Bereits im November 2014 durfte Vojislav Seselj nach Belgrad zurückkehren, um seine Krebserkrankung behandeln zu lassen, und blieb einfach dort. Er wurde wieder in der Politik aktiv, organisierte ultranationalistische Demonstrationen und warb bei Ewiggestrigen um Wählerstimmen. Es ist das erste Urteil des Internationalen Strafgerichtshofs, dass in Abwesenheit eines Angeklagten verlesen wird.

Vojislav Seselj tat nach der Urteilsverkündung, was er am besten kann: Er pöbelte. Zunächst lobte er seine Richter: "Nach so vielen Verfahren gegen unschuldige Serben haben zwei ehrenhafte Richter gezeigt, dass Ehre wichtiger sein kann als eine politische Agenda." Dann fordert er eine Entschädigung in Höhe von 14 Millionen Euro dafür, dass er von 2003 bis 2014 in Untersuchungshaft saß. Die Onlineausgabe der kroatischen Tageszeitung "Jutarnji List" forderte nach der Urteilsverkündung, das Gericht müsse man "sofort schließen" und das Geld stattdessen für die Exhumierung der Massengräber verwenden. Kroatiens Regierungschef Oreskovic meinte, das Urteil sei "schändlich" und eine Niederlage für das Haager Gericht und die Staatsanwaltschaft.

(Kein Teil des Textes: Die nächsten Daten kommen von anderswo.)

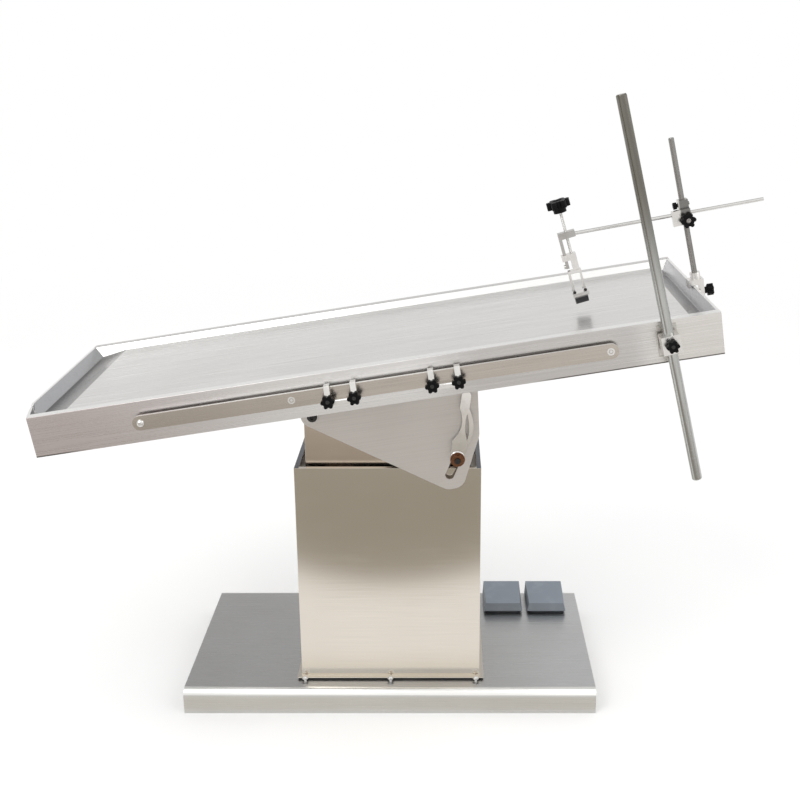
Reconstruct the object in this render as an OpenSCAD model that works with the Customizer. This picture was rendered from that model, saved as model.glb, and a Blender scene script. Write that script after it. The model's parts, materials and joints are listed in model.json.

Seseljs Aufstieg zum Sprachrohr eines "Großserbien" begann in den 1980er Jahren. Er wandte sich von den herrschenden Kommunisten ab und den Nationalisten zu, wurde mehrmals zu Haftstrafen verurteilt und protestierte mit Hungerstreiks gegen seine Inhaftierungen. Da er im ehemaligen Jugoslawien der 80er Jahre als Dissident galt, wurde er damals von vielen Serben unterstützt, die zum Teil später zu seinen politischen Gegnern wurden. 1991 gründete Seselj die Serbische Radikale Partei (SRS), die großen Anteil daran hatte, ultranationalistische und rechtsextreme Positionen salonfähig zu machen. Die Partei koalierte in den 90er Jahren auch mit Slobodan Milosevic. Seseljs Aufgabe in der Regierungskoalition war es, radikale Positionen zu artikulieren, die Miloevic in dieser Form nicht aussprechen konnte, um sich auf internationalem Parkett nicht vollends zu diskreditieren. Auch die heute mächtigste Partei Serbiens, die Forschrittspartei, ist eine Abspaltung von Seseljs SRS. Sowohl Präsident Tomislav Nikolic als auch Premierminister Aleksandar Vucic sind politische Ziehsöhne Seseljs. Allerdings fahren sie heute einen proeuropäischen Kurs und haben die großserbische Rhetorik ad acta gelegt.

Aufwind für die Wahlen

Es gibt in Serbien mehrere ultranationalistische Parteien, von denen derzeit keine im Parlament sitzt. Der Freispruch beschert Seselj nun enormes Mobilisierungspotential für die Wahlen. Die SRS würde laut aktuellen Umfragen als drittstärkste Kraft ins serbische Parlament einziehen. Es gilt allerdings als unwahrscheinlich, dass sich die Partei in einer Regierungskoalition wiederfindet.